Reproduce the listing verbatim.

— begin MATERIAL —

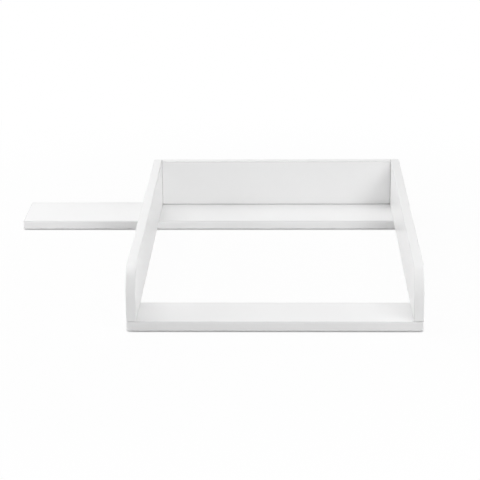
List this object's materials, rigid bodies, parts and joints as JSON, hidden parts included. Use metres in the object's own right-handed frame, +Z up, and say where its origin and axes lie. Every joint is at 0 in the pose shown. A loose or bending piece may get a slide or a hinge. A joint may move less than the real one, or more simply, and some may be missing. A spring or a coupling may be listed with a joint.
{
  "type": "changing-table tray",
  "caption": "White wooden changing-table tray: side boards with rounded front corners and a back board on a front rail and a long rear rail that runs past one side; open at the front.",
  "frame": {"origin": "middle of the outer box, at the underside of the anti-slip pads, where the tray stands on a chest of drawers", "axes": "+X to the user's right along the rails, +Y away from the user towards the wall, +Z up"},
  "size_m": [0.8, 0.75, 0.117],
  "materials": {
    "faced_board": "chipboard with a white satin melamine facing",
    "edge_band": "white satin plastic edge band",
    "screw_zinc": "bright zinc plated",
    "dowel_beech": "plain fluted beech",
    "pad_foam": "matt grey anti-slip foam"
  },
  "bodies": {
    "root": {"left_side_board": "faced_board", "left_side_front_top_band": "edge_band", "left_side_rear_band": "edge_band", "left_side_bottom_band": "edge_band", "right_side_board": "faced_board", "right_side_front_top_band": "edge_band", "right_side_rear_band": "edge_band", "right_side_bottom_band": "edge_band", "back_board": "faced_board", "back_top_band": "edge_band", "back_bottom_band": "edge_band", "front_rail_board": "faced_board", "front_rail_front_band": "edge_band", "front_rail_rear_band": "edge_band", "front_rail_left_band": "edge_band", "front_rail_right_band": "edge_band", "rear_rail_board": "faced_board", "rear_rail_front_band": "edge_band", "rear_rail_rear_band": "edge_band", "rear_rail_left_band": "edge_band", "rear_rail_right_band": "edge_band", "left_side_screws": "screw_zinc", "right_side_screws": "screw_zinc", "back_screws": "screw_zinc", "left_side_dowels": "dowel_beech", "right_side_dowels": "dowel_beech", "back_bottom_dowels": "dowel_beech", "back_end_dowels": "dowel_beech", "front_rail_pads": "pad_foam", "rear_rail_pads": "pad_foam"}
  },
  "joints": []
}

— end MATERIAL —

_IN RESPONSE_
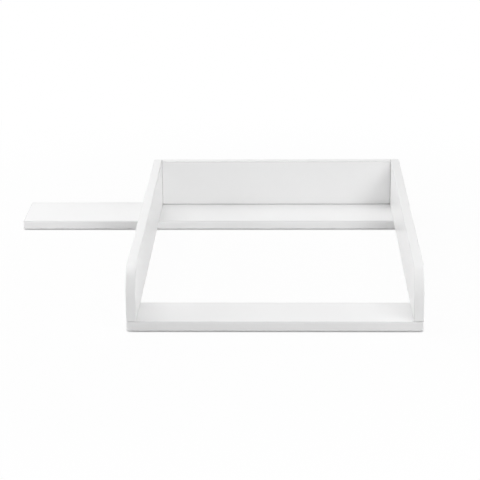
List this object's materials, rigid bodies, parts and joints as JSON, hidden parts included. Use metres in the object's own right-handed frame, +Z up, and say where its origin and axes lie. Every joint is at 0 in the pose shown. A loose or bending piece may get a slide or a hinge. A joint may move less than the real one, or more simply, and some may be missing. A spring or a coupling may be listed with a joint.
{
  "type": "changing-table tray",
  "caption": "White wooden changing-table tray: side boards with rounded front corners and a back board on a front rail and a long rear rail that runs past one side; open at the front.",
  "frame": {"origin": "middle of the outer box, at the underside of the anti-slip pads, where the tray stands on a chest of drawers", "axes": "+X to the user's right along the rails, +Y away from the user towards the wall, +Z up"},
  "size_m": [0.8, 0.75, 0.117],
  "materials": {
    "faced_board": "chipboard with a white satin melamine facing",
    "edge_band": "white satin plastic edge band",
    "screw_zinc": "bright zinc plated",
    "dowel_beech": "plain fluted beech",
    "pad_foam": "matt grey anti-slip foam"
  },
  "bodies": {
    "root": {"left_side_board": "faced_board", "left_side_front_top_band": "edge_band", "left_side_rear_band": "edge_band", "left_side_bottom_band": "edge_band", "right_side_board": "faced_board", "right_side_front_top_band": "edge_band", "right_side_rear_band": "edge_band", "right_side_bottom_band": "edge_band", "back_board": "faced_board", "back_top_band": "edge_band", "back_bottom_band": "edge_band", "front_rail_board": "faced_board", "front_rail_front_band": "edge_band", "front_rail_rear_band": "edge_band", "front_rail_left_band": "edge_band", "front_rail_right_band": "edge_band", "rear_rail_board": "faced_board", "rear_rail_front_band": "edge_band", "rear_rail_rear_band": "edge_band", "rear_rail_left_band": "edge_band", "rear_rail_right_band": "edge_band", "left_side_screws": "screw_zinc", "right_side_screws": "screw_zinc", "back_screws": "screw_zinc", "left_side_dowels": "dowel_beech", "right_side_dowels": "dowel_beech", "back_bottom_dowels": "dowel_beech", "back_end_dowels": "dowel_beech", "front_rail_pads": "pad_foam", "rear_rail_pads": "pad_foam"}
  },
  "joints": []
}